The Sooners have been amazingly resilient. They're physically and mentally tough. They play frenetic defense, like their hair is on fire. They have a fantastic coach. And now they're Big 12 Champs.

 

What's not to like?

 

Offensive Player of the Game:  Thompson was great, but he got a ton of help from Malcolm Kelly. Kelly set championship game records with 10 catches for 142 yards, and both of his TD's were plays that only special players make.

 

Defensive Player of the Game:  You don't shut down an offense like Nebraska's without getting contributions all over the field, but sophomore corner Nic Harris really stood out. Harris was part of the secondary that blanketed Husker receivers all night, plus he picked up an interception, a sack, a tackle for a loss and broke up two passes.

 

Random Notes:  Was it cold here?  Well, I thought it was colder than a polar bear's toenails, but when the media bus pulled into the snow-lined parking lot, half of the state of Nebraska seemed to be out there tailgating... Arrowhead Stadium is a fantastic setting.

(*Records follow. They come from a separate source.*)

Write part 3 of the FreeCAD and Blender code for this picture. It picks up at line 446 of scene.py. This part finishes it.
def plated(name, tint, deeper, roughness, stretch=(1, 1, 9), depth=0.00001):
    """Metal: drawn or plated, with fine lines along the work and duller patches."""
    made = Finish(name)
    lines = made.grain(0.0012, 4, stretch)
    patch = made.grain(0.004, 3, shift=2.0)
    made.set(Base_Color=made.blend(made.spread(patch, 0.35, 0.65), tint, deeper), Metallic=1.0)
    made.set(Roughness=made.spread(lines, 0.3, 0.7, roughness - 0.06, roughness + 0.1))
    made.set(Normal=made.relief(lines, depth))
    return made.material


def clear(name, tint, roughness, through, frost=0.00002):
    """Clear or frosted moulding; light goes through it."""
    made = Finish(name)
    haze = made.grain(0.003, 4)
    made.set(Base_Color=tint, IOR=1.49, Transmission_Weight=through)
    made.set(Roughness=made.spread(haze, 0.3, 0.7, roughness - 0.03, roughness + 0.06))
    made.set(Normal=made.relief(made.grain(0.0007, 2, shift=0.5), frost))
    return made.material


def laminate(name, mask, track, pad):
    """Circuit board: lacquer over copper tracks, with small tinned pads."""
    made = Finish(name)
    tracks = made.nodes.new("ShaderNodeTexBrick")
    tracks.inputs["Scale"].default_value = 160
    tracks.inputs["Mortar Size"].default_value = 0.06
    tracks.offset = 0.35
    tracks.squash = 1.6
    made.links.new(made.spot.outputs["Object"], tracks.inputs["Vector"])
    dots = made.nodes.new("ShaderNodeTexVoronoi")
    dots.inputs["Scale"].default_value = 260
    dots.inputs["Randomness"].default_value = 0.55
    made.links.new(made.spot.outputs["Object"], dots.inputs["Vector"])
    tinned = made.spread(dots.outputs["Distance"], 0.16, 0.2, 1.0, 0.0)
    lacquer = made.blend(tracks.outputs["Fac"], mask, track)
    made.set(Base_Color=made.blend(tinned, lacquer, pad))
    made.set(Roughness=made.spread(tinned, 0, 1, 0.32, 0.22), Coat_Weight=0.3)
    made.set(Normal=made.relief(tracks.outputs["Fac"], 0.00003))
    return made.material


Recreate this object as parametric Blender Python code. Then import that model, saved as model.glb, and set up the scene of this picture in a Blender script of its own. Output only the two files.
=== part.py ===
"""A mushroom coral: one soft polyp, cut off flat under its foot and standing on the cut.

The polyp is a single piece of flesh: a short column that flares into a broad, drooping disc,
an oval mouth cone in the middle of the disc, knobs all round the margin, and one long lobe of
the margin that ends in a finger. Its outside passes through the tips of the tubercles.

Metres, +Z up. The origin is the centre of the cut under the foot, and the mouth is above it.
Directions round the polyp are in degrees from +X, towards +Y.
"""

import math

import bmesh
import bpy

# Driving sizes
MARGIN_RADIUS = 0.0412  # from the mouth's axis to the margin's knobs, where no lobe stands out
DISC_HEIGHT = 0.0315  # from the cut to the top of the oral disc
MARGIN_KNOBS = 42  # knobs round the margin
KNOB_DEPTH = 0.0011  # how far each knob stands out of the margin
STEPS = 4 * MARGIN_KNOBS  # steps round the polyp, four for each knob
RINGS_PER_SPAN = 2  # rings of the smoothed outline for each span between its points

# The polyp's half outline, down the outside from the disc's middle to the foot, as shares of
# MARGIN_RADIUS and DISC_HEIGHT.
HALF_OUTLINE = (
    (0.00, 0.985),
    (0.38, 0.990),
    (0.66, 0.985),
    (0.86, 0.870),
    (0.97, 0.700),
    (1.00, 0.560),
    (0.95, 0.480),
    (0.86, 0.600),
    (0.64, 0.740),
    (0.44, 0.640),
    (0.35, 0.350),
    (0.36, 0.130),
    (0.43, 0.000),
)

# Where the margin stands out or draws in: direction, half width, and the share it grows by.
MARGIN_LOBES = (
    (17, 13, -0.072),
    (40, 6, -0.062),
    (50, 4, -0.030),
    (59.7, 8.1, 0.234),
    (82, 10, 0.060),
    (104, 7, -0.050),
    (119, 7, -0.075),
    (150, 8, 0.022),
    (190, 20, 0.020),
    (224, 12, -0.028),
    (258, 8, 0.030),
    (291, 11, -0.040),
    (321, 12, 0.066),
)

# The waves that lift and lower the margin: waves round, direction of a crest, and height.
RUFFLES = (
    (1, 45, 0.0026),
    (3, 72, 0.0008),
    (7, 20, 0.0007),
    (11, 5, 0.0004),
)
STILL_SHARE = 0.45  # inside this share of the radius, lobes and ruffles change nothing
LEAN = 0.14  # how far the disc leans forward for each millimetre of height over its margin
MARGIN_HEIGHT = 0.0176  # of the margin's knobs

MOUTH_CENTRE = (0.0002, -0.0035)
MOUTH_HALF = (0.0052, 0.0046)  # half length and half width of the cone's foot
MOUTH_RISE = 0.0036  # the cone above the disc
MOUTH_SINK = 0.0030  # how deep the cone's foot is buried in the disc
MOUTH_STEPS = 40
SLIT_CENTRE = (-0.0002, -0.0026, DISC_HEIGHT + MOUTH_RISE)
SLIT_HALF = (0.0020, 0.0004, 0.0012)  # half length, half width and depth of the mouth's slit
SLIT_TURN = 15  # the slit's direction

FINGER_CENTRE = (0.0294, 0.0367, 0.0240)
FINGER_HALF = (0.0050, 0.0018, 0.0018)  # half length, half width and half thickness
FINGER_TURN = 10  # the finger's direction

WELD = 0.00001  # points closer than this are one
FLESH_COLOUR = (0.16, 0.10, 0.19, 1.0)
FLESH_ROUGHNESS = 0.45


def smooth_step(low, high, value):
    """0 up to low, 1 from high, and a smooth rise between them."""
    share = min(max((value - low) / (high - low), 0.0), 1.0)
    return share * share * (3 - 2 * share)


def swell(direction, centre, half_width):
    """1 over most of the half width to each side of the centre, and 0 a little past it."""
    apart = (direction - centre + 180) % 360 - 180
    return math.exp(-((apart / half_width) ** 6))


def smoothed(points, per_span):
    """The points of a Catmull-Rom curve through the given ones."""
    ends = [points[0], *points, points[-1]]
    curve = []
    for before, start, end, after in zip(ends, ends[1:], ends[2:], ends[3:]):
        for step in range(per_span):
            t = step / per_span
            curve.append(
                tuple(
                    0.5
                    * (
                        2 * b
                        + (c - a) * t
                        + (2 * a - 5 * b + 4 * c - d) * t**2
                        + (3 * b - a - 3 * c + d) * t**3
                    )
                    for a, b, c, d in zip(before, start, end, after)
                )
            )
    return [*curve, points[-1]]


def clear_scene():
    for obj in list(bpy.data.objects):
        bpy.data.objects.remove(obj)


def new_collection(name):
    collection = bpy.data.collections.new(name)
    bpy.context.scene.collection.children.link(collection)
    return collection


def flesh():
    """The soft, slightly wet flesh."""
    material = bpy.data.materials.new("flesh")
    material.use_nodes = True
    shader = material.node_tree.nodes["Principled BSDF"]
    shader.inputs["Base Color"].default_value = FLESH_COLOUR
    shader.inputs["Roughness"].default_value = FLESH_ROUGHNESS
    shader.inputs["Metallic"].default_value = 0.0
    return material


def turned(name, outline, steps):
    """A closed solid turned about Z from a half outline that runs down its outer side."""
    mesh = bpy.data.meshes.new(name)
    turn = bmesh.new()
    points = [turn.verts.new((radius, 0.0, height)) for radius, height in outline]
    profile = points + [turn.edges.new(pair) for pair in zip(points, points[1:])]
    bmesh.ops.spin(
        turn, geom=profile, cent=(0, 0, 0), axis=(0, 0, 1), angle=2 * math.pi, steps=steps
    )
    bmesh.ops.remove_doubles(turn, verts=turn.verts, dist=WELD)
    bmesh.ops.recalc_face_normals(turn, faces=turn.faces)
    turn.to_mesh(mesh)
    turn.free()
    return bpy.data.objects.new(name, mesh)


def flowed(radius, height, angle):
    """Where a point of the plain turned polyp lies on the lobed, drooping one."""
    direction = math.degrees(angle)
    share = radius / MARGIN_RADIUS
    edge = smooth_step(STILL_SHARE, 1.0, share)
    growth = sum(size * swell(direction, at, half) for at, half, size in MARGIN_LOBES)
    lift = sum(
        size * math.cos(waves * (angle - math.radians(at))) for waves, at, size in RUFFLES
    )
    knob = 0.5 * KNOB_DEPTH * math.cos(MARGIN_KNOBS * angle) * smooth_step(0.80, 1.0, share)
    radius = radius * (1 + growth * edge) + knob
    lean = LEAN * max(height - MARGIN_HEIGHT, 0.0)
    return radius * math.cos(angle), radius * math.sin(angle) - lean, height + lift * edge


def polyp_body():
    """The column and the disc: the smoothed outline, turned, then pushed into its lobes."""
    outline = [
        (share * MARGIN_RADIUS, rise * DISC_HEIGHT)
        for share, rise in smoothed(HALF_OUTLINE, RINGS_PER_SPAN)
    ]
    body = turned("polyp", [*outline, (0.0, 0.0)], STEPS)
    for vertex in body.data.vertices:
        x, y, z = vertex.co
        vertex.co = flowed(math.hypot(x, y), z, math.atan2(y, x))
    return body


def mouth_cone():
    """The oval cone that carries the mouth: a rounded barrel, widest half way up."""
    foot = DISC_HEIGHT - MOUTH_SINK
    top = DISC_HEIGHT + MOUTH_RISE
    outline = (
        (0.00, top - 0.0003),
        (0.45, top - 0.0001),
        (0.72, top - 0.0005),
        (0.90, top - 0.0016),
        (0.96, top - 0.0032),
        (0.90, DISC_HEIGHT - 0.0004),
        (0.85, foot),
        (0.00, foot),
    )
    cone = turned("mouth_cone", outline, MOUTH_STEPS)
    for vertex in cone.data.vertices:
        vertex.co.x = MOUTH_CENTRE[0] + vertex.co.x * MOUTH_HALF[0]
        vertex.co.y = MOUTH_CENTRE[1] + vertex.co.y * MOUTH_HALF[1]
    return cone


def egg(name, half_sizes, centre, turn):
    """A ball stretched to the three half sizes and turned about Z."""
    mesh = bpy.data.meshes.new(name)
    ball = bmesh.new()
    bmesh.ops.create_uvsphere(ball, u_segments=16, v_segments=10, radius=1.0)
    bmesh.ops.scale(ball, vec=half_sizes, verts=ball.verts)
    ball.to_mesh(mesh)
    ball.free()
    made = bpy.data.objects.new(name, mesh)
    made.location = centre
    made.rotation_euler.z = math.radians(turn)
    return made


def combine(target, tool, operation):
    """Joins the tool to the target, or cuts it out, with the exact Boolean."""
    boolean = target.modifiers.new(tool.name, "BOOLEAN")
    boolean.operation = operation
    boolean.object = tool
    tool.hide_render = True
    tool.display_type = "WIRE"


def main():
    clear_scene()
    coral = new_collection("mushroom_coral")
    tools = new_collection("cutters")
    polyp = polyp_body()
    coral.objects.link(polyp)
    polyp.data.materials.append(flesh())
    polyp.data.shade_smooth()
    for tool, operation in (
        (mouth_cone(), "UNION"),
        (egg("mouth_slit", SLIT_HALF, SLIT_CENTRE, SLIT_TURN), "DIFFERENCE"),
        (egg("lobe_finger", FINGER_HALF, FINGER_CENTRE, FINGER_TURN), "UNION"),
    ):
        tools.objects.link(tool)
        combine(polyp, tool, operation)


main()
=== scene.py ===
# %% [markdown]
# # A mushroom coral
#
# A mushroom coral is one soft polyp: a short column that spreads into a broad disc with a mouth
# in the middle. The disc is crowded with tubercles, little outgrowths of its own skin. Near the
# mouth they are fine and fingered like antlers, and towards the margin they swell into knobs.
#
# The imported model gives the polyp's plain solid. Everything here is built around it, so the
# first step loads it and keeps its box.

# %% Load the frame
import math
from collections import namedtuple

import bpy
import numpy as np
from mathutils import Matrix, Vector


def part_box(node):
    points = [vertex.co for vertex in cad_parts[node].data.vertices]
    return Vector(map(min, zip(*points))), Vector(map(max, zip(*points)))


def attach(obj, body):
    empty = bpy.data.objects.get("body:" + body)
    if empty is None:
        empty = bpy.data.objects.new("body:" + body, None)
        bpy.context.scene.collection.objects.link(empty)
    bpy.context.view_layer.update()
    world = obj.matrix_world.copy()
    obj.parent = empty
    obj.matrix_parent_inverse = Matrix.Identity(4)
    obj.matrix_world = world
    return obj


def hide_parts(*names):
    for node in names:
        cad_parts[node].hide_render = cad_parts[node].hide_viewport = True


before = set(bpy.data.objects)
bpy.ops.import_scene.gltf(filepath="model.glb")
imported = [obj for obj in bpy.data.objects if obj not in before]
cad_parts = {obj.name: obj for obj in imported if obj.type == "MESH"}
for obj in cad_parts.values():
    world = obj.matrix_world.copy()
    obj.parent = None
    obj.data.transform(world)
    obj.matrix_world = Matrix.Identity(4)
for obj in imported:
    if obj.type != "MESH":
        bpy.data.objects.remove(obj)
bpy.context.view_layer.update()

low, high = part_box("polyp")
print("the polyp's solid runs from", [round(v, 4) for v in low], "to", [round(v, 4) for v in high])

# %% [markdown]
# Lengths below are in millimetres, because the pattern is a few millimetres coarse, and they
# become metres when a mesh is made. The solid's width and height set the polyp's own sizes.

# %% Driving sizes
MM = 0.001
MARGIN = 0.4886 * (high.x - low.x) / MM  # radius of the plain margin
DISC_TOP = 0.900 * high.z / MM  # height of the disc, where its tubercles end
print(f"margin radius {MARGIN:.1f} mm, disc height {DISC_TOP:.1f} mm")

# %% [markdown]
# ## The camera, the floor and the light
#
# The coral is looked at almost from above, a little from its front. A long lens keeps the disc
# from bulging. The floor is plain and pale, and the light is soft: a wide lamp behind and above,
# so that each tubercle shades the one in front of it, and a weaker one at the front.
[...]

Opened in 1972, and I honestly don't understand why every stadium built since then didn't just copy the blueprint...Oklahoma was limited to 42 rushing yards on 28 attempts... Thanks partly to the Nebraska offense repeatedly stalling just outside of field goal range, Husker punter Dan Titchener pinned the Sooners inside the 20 six times... OU now leads the all-time series 43-37-3... Stoops is now an amazing 25-9 against ranked teams... The Sooners have only one loss in their last 17 games against Big 12 North teams - the 2003 Big 12 title game versus Kansas State...Since 1970, Nebraska and OU rank first and fourth nationally in wins.